SpaceX Founder and CEO Elon Musk is ready to unveil his sequel to Making Humans A Multi-planetary Species–a talk the billionaire gave in Guadalajara exactly one year ago during the annual International Astronautical Congress. The forum is attended by space industrialists, engineers, scientists and policymakers from around the world to present and discuss the latest in the aerospace and exploration world.

This year, Musk will update SpaceX’s Mars colonization vision in Adelaide, Australia, where the IAC is currently underway.

The talk is scheduled for 2:00 PM Australian Central Time which is Early Friday morning at 12:30 AM on the East Coast of the US and 9:30 AM on the West Coast. The International Astronautical Congress, as well as SpaceX, will both be live streaming the event. You can check these links here: http://www.iac2017.org/ and http://www.spacex.com/webcast before the event starts. We will also be posting a link to the live stream at the time of its start on the Starletters Facebook page.

So what did we learn last year? Well just days before the actual talk, SpaceX successfully fired the brand new Raptor engine which they hope will power a Mars-bound spaceship. Elon Musk then unveiled that spaceship to be the massive Interplanetary Transport System, a fully reusable starliner than can carry up to 100 human settlers toward Mars.

The 400ft-tall rocket and passenger ship would travel for 150 days until reaching our neighboring planet but its concept shows the capability for trips to Europa and beyond. The first version of the ITS would be christened Heart of Gold–after the ship in Hitchhiker’s Guide to the Galaxy and it will be an uncrewed spacecraft packed with equipment and material. That haul will consist of the resources needed to build a fuel facility on the Martian surface that will allow return trips to Earth and in the future, trips further into the Solar System. SpaceX says the follow-up mission of the ITS will have a skeleton crew and had originally hoped to begin those launches in the mid-2020s.

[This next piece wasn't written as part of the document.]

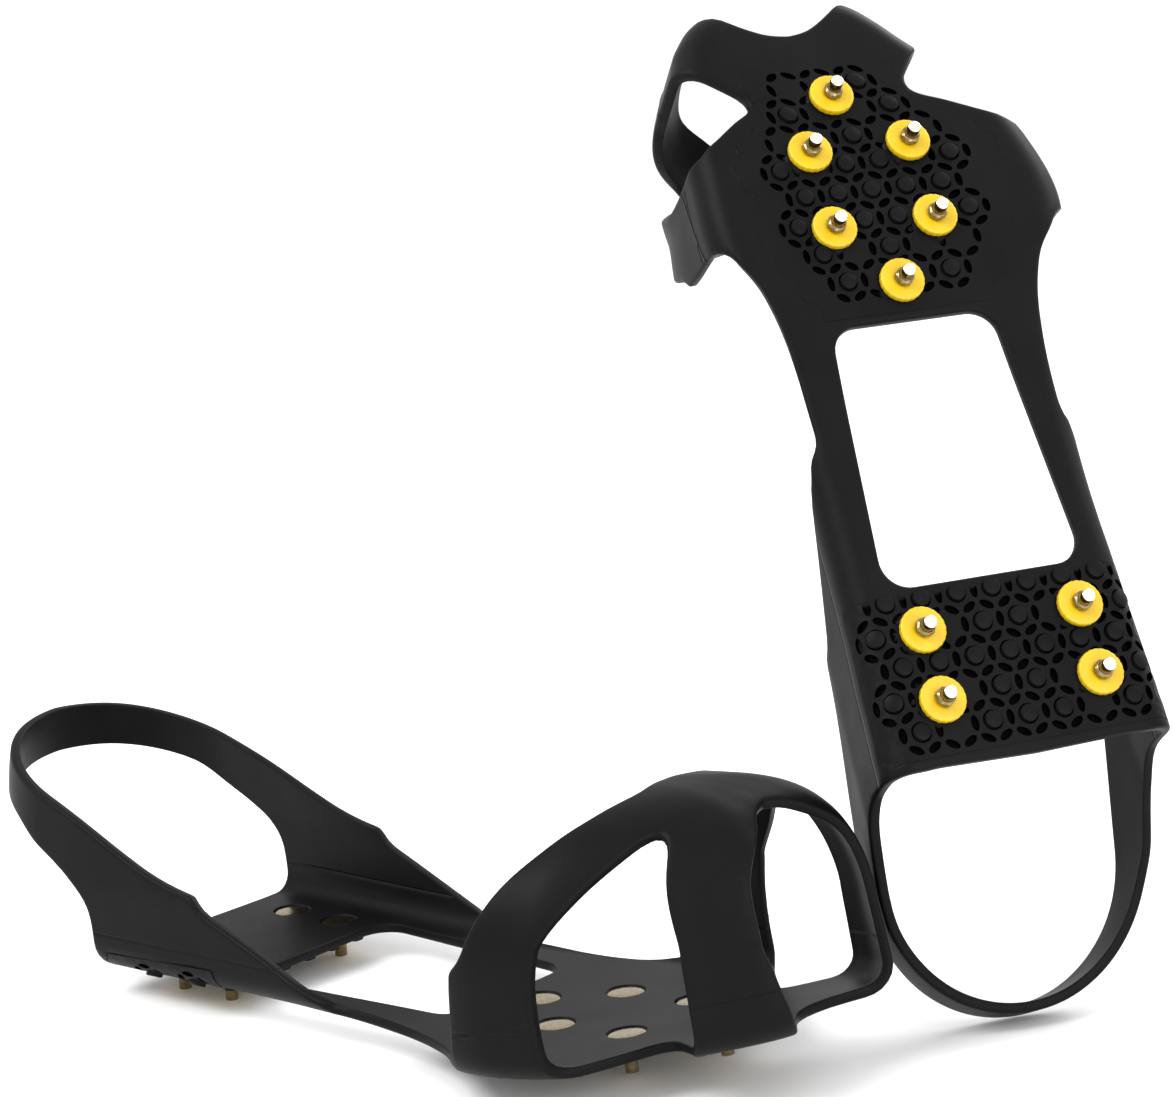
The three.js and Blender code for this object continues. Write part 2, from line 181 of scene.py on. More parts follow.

The first missions of the Interplanetary Transport System will be launched from NASA’s historic Kennedy Space Center in Cape Canaveral, Florida. In fact, Elon Musk’s presentation revealed a launch from Pad 39A–the same site that facilitated the launch of Buzz Aldrin and Neil Armstrong to walk on the moon for the first time and the Space Shuttle missions that helped place the International Space Station and Hubble Telescope in Orbit.

Image Credit: SpaceX

So what can we expect from the reboot of SpaceX’s Mars colonization plans? Well, the company appears to have had issues making a plan to finance the endeavor according to comments Musk made this summer. They hope to tackle that in this updated version by at the very least, scaling down the huge ITS to a more manageable size. Musk also hinted that the ITS will be more of a multi-purpose vehicle that could serve missions both in deep space and low-Earth orbit. This could bring in a lot more cash to the project if they can serve a wider array of customers with the vehicle.

There’s speculation that SpaceX may consider pushing its lunar plans even further. The company previously announced a tourist mission to orbit the moon but with NASA seemingly shifting its focus from Mars to closer to home, SpaceX may want to consider a detour on the moon’s surface. Their competitor, the Jeff Bezos-founded Blue Origin, already has a plan to.

Whatever Elon Musk has in store for us tonight in Australia, it’s sure to be exciting.“Certain aspects of the new design and its applications will be unexpected,” Musk said.